- Location: Giles and Bland counties, Virginia
- Nearest city: Narrows, Virginia
- Coordinates: 37°17′47″N 80°58′54″W﻿ / ﻿37.29634851038942°N 80.98157194066175°W
- Area: 1,596 acres (646 ha)
- Established: 2006
- Owner: Virginia Department of Conservation and Recreation
- Website: www.dcr.virginia.gov/natural-heritage/natural-area-preserves/chestnutridge

= Chestnut Ridge Natural Area Preserve =

Nature preserve in Virginia, United States

Chestnut Ridge Natural Area Preserve is a Natural Area Preserve located in Giles and Bland counties, Virginia. A 1596 acre tract of old-growth forest, it is dominated by northern red oak and chestnut oak.
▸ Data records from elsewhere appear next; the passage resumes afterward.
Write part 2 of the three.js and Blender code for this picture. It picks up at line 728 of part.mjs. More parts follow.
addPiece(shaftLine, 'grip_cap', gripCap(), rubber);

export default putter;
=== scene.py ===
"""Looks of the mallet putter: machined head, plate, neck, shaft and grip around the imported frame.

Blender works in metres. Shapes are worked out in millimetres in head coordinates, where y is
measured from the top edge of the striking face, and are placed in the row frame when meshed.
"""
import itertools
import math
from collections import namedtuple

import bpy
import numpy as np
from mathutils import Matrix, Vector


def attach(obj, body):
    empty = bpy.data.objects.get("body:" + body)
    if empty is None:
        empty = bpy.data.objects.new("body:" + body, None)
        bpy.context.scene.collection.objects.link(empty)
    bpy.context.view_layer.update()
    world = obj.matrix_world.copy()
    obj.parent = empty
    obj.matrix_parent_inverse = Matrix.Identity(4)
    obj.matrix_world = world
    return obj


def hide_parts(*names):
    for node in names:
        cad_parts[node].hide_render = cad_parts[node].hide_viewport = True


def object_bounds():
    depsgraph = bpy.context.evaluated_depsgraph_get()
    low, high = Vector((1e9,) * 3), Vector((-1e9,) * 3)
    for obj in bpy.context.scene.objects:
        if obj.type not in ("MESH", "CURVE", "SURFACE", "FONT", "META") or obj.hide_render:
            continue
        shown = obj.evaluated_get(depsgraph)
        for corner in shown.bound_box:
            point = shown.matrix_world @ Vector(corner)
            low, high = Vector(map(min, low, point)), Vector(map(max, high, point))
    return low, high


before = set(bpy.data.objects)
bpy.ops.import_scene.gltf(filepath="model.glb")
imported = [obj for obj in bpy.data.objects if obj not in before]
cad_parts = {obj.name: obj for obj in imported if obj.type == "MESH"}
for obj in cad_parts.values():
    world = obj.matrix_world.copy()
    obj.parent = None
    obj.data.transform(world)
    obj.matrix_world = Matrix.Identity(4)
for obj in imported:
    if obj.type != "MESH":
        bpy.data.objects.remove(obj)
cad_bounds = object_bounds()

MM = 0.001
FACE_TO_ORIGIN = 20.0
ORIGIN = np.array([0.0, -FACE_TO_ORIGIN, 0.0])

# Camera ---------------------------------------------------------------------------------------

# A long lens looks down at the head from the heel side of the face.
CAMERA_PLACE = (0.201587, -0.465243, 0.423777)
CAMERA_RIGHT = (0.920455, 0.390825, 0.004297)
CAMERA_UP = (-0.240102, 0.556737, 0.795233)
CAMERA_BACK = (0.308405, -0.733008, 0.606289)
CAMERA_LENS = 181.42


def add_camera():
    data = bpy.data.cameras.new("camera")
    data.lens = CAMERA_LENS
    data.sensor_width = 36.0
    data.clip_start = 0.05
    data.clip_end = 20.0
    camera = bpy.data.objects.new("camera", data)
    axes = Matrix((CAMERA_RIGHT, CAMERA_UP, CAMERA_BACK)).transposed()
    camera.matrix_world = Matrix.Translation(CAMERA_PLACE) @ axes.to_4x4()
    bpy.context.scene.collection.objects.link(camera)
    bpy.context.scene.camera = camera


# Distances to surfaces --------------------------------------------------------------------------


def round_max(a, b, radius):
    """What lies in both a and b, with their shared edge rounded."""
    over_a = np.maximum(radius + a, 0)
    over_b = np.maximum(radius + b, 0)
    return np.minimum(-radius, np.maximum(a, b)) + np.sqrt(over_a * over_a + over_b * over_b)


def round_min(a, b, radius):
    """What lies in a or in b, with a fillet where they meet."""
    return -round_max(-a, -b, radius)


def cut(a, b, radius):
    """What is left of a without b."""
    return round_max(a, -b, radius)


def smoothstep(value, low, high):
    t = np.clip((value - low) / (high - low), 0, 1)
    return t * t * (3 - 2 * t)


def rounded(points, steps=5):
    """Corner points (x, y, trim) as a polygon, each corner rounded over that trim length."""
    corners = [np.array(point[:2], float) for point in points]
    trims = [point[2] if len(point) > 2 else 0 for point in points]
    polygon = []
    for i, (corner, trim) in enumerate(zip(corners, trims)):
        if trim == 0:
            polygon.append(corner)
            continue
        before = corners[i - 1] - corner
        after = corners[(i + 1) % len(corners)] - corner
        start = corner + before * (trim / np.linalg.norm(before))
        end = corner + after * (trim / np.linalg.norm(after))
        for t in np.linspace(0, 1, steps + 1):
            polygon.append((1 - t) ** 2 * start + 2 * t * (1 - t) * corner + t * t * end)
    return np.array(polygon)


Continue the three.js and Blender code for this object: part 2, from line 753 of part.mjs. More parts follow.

The extent of unbroken forest on the property is unusual for southwestern Virginia; many of the trees, including cucumber magnolia and American basswood, are between three and four hundred years old.

The preserve was privately owned from its establishment in 2006 until 2020, when the Virginia Department of Conservation and Recreation purchased the property.

In May 2023, the preserve expanded by 775 acres to its current size, adding 1.5 miles of riparian forest along Dry Fork, a stream that contains native trout.